The activists argue that the name has been a dictionary-
defined slur as far back as 1898 and point to protests that date from the 1970s. The team argues that the name has always been intended to honor Native Americans and has often cited a 2004 poll by the Annenberg Public Policy Center that found 9 in 10 Indians did not find the name offensive — the same result as the new Post survey.

Last year, a federal judge ordered the cancellation of the team’s trademark registrations, agreeing with a ruling by the federal Trademark Trial and Appeal Board that the team’s name was offensive to Native Americans between 1967 and 1990 and therefore ineligible for protection under the Lanham Act.

The team is appealing that decision to the U.S. Court of Appeals for the 4th Circuit in Richmond. It also has asked the U.S. Supreme Court to consider its arguments if the justices take up a separate case being pursued by an Asian American rock band called the Slants.

Amanda Blackhorse, 34, the lead plaintiff in the group of Native Americans asking the government to revoke the team’s trademark registrations, denounced The Post poll.

“The act of polling a human rights issue is absurd. It trivializes the reports and experiences of those native people who’ve been hurt and damaged by native stereotypes and by the Washington team name,” Blackhorse said Thursday. “There’s no validity to this poll.”

Jesse Witten, the lead attorney with Drinker Biddle & Reath who has been representing the Native American activists pro bono, echoed those sentiments in a brief statement.

“Native American organizations and Indian nations consistently express objection to ‘redskin’ as a slur, just as dictionaries define the term as a slur,” Witten said.

Lisa Blatt, an attorney with Arnold & Porter who represents the team in the case, declined to comment.

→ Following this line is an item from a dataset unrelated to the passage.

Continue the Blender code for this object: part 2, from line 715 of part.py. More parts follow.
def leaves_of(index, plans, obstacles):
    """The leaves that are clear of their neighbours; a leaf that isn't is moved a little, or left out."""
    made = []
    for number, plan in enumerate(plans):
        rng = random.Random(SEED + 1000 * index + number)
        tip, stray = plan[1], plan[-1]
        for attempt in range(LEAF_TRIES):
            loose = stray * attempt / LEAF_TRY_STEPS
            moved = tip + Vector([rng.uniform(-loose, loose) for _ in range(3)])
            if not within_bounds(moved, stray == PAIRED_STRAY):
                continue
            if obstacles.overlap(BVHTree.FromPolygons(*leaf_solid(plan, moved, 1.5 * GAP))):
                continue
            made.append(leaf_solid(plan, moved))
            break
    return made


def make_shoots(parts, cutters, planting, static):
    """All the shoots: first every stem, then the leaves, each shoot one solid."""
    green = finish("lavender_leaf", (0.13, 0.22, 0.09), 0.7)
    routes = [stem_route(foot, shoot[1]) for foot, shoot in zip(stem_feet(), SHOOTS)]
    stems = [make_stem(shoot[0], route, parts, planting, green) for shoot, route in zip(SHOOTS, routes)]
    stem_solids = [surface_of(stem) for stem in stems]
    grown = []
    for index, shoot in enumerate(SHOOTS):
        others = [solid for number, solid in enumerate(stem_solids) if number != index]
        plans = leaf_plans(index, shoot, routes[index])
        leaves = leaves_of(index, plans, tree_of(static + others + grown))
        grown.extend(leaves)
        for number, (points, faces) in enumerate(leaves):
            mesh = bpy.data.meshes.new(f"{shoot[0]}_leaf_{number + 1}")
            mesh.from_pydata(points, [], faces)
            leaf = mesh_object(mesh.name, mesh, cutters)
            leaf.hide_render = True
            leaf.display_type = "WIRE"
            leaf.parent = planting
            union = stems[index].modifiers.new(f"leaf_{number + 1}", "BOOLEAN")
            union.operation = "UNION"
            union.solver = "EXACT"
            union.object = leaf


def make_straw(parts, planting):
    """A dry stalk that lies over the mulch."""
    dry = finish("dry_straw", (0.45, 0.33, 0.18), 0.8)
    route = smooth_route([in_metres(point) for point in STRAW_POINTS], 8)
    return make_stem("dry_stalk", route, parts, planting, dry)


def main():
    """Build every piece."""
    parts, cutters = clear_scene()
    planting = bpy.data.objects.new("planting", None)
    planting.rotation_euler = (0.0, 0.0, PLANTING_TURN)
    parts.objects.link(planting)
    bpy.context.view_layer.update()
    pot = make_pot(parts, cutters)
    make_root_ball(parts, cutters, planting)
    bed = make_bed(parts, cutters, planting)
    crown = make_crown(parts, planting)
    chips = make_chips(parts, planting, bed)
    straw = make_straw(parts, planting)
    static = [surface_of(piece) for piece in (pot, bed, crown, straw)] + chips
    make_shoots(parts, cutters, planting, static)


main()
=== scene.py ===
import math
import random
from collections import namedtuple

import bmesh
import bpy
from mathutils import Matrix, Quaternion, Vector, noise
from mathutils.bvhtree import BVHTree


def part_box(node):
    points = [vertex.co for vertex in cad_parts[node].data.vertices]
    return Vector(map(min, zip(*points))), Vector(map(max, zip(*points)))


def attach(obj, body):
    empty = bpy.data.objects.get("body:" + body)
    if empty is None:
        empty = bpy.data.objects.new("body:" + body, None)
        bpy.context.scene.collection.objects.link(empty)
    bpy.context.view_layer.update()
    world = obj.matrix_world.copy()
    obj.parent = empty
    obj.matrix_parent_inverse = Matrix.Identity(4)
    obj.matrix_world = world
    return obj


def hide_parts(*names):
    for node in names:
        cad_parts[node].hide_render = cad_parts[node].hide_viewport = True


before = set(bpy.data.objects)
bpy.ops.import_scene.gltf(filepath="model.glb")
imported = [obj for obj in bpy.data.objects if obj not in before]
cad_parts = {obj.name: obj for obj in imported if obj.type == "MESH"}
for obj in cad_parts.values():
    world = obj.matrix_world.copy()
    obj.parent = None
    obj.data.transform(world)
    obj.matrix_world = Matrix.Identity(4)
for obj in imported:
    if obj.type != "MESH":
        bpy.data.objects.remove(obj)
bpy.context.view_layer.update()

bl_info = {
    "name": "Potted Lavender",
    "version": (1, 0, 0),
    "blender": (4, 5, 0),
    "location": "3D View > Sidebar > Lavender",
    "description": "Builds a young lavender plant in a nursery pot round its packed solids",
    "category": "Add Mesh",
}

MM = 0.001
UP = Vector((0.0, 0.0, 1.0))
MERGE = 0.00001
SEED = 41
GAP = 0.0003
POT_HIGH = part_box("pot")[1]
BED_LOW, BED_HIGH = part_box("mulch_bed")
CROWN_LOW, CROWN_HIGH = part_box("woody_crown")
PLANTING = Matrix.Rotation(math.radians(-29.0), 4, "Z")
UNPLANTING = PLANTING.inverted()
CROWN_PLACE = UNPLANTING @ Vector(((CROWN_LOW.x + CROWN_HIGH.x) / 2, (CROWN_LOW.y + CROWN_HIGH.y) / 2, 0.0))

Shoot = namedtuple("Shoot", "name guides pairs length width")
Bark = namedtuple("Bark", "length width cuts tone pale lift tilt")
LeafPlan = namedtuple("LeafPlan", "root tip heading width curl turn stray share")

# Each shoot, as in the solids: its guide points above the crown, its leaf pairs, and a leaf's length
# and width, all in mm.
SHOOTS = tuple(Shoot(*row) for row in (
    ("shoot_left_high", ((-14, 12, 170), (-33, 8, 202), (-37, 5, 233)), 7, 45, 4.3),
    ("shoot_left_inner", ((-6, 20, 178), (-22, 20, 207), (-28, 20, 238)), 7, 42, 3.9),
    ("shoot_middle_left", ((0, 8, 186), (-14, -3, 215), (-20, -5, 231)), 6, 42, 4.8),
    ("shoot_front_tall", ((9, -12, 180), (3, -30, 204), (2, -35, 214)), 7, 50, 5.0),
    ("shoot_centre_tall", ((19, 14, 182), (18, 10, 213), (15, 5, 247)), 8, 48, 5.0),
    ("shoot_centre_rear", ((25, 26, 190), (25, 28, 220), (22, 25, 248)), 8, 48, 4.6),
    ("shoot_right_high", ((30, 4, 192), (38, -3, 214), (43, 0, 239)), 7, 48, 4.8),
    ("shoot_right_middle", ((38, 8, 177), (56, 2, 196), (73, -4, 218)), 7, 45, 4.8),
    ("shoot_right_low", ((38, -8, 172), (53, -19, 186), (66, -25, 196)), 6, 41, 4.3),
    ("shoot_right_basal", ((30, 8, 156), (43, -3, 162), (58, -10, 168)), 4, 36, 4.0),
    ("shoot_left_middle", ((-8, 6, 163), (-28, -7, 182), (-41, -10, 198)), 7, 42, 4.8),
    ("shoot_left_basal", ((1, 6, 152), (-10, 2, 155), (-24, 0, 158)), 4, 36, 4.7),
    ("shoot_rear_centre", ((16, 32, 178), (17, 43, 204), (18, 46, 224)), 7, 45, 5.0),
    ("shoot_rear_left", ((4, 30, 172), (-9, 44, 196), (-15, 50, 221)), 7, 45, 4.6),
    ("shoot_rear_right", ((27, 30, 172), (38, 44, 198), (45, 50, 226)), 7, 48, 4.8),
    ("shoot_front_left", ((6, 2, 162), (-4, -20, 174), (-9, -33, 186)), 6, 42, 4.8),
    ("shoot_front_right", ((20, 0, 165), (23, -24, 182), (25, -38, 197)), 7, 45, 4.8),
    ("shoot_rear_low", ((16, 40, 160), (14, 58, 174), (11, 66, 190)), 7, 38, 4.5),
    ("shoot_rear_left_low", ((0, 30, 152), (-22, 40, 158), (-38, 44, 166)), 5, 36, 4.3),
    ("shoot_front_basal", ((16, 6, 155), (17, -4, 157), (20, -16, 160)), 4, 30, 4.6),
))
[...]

Legal experts said nothing can stop the team from citing The Post poll in its pending briefs before the Supreme Court or Richmond appeals court. But judges would be hard-pressed to consider the new evidence because the case is no longer at the trial level. Even if the case was still before the U.S. District Court in Alexandria — or was sent back for review — the Native American activists could still object because the data comes more than 25 years after the team obtained its last trademark registration.

“First, Washington’s NFL team will be stuck with the record they made, and this new survey is not part of that record. I can’t think of a reason why an appellate court would make an exception here,” said Stephen A. Weisbrod, an attorney in the District who has been following the team’s trademark battle. “Second, I am not sure a court would have considered it relevant even if it had been submitted as evidence because it falls outside the time frame at issue in trial.”

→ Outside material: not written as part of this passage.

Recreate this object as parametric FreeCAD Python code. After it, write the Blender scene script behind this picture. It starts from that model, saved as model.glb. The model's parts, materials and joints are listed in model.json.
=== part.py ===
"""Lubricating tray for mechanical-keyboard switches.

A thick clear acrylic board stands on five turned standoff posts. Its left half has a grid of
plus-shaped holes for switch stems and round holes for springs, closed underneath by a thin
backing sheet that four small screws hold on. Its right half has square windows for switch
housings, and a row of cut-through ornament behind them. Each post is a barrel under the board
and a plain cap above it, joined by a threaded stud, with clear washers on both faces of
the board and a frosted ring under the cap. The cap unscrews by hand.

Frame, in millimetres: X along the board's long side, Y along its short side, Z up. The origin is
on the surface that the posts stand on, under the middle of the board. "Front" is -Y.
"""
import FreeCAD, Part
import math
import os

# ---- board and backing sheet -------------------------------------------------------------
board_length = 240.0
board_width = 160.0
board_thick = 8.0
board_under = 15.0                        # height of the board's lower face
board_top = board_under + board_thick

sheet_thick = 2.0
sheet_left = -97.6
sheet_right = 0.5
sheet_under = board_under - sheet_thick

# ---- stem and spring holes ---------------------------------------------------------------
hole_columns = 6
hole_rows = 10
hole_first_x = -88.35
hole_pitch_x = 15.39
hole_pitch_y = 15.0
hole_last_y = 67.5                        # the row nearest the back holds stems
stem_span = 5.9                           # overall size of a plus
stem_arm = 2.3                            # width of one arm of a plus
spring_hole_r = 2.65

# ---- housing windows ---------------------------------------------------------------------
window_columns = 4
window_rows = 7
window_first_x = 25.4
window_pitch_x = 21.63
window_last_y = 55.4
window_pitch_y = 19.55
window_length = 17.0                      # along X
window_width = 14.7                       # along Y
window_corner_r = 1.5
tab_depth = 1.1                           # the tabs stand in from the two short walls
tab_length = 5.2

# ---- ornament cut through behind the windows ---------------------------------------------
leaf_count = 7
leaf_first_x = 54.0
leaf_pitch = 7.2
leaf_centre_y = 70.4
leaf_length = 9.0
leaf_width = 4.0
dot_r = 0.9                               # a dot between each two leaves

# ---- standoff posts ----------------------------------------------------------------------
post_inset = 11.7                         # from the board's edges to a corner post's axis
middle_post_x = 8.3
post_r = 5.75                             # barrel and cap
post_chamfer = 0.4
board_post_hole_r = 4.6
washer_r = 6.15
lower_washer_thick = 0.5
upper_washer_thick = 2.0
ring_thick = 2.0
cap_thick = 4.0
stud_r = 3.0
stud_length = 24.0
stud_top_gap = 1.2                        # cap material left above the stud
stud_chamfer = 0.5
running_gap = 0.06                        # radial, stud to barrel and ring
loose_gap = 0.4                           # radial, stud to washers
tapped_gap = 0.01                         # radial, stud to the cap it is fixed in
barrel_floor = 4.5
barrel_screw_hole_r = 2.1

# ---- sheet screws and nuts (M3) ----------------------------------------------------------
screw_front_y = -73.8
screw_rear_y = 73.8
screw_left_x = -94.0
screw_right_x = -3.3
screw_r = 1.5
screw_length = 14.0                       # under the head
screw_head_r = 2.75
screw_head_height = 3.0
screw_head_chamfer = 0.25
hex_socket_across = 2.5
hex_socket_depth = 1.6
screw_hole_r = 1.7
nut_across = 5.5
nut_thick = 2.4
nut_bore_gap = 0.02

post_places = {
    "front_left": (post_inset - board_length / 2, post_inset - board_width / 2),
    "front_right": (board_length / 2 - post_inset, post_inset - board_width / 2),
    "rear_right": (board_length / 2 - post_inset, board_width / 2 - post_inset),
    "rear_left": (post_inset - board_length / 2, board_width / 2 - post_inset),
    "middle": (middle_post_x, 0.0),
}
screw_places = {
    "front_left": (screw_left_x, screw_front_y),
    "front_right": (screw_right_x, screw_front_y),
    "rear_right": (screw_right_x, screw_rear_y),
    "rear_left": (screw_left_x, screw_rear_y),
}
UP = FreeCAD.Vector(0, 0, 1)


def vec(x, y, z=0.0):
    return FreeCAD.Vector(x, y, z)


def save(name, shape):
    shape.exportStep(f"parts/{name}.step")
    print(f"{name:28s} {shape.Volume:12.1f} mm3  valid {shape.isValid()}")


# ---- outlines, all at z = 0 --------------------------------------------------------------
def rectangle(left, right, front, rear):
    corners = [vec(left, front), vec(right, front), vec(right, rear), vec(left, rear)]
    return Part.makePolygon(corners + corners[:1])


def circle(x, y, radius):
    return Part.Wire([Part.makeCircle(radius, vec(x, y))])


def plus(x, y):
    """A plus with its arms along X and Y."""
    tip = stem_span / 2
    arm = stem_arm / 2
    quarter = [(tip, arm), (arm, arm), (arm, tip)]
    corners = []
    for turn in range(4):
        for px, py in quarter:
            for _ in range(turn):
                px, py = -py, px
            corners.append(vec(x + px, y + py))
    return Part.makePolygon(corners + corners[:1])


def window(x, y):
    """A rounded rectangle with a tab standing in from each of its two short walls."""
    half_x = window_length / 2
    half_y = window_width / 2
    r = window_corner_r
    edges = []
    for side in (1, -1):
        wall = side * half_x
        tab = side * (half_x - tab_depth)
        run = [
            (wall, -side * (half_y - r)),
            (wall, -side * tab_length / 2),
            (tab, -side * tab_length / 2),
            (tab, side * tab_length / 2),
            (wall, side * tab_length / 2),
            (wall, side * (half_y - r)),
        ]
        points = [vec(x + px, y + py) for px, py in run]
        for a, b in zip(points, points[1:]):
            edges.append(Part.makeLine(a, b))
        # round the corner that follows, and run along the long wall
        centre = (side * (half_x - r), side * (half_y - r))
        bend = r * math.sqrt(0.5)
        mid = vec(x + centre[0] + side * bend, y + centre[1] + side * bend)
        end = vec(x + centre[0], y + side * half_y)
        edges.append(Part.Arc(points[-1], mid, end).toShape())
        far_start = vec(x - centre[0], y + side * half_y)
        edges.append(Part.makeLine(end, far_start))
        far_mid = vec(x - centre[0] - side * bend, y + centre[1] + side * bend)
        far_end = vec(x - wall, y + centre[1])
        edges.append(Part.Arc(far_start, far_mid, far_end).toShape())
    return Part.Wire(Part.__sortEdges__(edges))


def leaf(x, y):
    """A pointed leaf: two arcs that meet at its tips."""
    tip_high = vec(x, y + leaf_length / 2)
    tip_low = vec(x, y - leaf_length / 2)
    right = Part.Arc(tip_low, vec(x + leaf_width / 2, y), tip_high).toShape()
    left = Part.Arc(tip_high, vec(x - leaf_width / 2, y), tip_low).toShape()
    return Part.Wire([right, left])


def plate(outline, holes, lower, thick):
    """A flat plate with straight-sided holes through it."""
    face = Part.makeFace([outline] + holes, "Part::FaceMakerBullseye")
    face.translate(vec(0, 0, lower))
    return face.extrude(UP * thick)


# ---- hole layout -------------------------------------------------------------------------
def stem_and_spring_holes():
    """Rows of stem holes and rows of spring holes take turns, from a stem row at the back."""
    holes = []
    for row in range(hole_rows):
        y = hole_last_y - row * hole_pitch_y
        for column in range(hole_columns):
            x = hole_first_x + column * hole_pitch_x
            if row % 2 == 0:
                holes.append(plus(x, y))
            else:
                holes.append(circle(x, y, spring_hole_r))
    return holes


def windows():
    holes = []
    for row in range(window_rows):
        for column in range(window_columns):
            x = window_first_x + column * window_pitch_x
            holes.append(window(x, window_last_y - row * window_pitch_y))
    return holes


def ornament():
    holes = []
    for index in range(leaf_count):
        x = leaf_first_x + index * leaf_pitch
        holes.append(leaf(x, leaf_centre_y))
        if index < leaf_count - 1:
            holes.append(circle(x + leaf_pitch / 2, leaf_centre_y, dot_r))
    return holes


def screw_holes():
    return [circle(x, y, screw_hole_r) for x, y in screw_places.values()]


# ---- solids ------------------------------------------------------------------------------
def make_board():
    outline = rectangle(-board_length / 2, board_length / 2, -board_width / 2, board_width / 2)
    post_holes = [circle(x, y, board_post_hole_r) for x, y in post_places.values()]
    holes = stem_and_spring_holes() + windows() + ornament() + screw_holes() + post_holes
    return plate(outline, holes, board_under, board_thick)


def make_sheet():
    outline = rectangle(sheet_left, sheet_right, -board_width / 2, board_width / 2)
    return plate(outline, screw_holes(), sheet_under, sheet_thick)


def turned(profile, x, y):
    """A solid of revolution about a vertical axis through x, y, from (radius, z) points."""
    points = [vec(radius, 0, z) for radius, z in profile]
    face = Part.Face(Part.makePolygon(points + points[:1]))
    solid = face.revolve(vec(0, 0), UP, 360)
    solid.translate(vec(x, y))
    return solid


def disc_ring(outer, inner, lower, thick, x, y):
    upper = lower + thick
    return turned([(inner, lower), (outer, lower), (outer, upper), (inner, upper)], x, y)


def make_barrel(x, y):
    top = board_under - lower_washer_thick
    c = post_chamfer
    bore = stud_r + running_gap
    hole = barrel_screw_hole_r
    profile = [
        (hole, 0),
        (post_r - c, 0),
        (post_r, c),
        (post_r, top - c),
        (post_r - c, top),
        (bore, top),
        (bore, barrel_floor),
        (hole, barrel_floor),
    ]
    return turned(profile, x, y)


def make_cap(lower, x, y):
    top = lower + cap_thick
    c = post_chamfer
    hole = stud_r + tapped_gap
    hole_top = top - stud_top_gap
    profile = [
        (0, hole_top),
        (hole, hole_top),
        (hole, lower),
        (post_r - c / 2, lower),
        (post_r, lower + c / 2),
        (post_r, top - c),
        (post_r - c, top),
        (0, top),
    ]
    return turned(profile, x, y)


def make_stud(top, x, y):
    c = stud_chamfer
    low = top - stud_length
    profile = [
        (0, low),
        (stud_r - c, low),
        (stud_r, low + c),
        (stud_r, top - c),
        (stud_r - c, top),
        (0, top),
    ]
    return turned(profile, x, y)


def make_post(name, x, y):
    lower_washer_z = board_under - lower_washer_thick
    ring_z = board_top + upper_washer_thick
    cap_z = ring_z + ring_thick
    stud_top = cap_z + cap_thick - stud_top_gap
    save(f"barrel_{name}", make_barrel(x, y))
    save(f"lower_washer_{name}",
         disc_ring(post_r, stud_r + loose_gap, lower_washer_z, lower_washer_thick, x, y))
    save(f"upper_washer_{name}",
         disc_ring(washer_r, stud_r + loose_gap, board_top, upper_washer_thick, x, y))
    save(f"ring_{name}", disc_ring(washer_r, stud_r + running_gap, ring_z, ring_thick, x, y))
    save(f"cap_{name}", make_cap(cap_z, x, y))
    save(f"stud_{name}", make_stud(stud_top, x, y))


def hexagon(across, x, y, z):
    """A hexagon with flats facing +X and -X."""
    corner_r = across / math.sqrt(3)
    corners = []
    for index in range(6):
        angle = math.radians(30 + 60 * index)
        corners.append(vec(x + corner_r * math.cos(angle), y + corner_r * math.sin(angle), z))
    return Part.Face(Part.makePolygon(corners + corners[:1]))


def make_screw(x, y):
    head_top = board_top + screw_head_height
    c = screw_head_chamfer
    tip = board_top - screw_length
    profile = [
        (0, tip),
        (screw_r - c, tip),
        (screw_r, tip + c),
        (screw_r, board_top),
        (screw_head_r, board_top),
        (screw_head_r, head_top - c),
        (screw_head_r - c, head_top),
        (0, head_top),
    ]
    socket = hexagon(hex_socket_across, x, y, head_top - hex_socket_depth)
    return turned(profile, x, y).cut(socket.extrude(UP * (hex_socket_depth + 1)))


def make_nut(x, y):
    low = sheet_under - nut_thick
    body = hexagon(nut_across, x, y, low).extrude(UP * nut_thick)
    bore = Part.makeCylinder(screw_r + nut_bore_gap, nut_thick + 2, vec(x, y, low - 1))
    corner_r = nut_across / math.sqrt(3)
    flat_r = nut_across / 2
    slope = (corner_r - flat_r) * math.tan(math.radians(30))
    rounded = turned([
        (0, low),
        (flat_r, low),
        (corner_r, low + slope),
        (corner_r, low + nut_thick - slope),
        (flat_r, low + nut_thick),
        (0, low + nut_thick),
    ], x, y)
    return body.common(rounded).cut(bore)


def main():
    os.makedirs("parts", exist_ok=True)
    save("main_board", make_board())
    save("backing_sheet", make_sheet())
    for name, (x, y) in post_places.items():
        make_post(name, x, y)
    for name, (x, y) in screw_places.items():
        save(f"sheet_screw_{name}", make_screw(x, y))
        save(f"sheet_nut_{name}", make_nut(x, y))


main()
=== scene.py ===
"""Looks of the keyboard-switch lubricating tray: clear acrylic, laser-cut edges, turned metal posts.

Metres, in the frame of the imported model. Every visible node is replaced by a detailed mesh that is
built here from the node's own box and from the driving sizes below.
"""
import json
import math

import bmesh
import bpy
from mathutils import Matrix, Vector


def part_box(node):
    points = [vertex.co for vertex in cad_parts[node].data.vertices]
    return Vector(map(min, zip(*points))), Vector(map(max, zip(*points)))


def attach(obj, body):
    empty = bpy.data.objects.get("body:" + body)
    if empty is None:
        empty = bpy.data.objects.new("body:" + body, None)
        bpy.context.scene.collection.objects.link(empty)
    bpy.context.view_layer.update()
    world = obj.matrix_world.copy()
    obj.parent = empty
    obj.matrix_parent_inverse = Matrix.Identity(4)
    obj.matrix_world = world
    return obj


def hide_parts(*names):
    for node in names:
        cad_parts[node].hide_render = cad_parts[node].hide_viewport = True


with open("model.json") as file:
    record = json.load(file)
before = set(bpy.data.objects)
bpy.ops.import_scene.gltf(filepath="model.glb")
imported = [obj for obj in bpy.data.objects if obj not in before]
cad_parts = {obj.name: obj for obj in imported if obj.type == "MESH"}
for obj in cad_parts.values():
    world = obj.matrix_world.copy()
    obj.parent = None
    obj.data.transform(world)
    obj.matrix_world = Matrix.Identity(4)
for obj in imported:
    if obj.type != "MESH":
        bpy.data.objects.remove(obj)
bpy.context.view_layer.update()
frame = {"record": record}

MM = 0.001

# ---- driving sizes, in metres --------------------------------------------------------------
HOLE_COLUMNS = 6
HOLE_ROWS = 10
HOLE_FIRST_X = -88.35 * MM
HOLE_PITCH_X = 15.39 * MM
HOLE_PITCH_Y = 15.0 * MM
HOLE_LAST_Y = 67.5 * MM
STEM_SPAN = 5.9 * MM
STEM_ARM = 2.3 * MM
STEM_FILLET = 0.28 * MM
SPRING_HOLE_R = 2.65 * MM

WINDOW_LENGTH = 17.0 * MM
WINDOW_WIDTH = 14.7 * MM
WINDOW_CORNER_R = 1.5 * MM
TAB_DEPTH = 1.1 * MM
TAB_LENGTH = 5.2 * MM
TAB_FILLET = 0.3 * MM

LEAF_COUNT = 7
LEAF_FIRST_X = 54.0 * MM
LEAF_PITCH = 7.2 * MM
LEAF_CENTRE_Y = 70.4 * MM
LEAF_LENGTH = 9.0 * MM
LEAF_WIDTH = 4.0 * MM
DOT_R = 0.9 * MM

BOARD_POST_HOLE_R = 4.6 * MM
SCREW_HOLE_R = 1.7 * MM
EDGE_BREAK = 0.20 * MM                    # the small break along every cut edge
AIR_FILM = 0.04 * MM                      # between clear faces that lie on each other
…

Floyd Abrams, a First Amendment lawyer who has filed an amicus brief supporting the team’s position, said the Redskins’ legal team can highlight the new poll in briefs or oral arguments on the Lanham Act’s constitutionality and the “danger” of allowing the government to decide which words may disparage certain people.

“The poll is sort of an exclamation point to the Redskins’ side of the case,” Abrams said. “It could lead judges to say: ‘What’s going on here? How can the government assert this power given to it by Congress to [decide] on the disparaging or non-disparaging meaning of this language, especially in a case in which many people — who one would think are most offended — don’t really seem so offended at all?”

Nonstop legal warfare

Although the team’s name dates from 1933, the Redskins did not secure their first trademark registration until 1967. The team received three more registrations in 1974, another in 1978 and its last in 1990.

Two years later, in September 1992, a group of Native Americans led by Suzan Harjo petitioned the U.S. Patent and Trademark Office to toss “Redskins” from its Principal Register, a compendium of more than 2 million government-approved trademarks.

Since Harjo’s 1992 petition, the Redskins have been locked in nonstop legal warfare in two lawsuits and against a total of 12 Native American plaintiffs.

Harjo and six other activists took their fight to the Supreme Court but lost in 2009 after the justices refused to hear their case.

Next came Blackhorse, now 34, a social worker from the Navajo reservation in Arizona, and four other Native Americans. She and her fellow plaintiffs won rulings from the trademark appeals board in June 2014 and the U.S. District Court in Alexandria in July 2015.

Now both sides are waiting to make oral arguments to the U.S. Court of Appeals for the 4th Circuit in Richmond.

Last month, the Redskins also asked the Supreme Court to hear their case alongside a separate battle between an Oregon-based Asian American rock band called the Slants and the Justice Department. The government says the group’s name offends Asian Americans and is therefore ineligible for trademark protection under the Lanham Act. The Redskins say they share common cause with the Slants and that the Supreme Court should decide the Lanham Act’s constitutionality with their cases combined.

The potential stakes of the Redskins trademark war go beyond whether a professional football team can exclusively hawk its hats and T-shirts. The bigger question: Can the U.S. government strip an entity of its trademark protections simply because it deems the name offensive, without violating the First Amendment?

Amid the legal maneuvering, Redskins owner Daniel Snyder has been under intense public pressure to change the team’s name for years — a campaign that has won the support of President Obama and other elected officials, sports broadcasters and columnists, civil rights activists and tribal leaders throughout Indian Country.

But the poll by The Post of 504 Native Americans in every state and the District showed the change-the-name movement has had little impact on the views of ordinary Indians. Among the Native Americans reached over a five-month period ending in April, more than 7 in 10 said they did not feel the word “Redskin” was disrespectful to Indians. An even higher number — 8 in 10 — said they would not be offended if a non- native called them that name.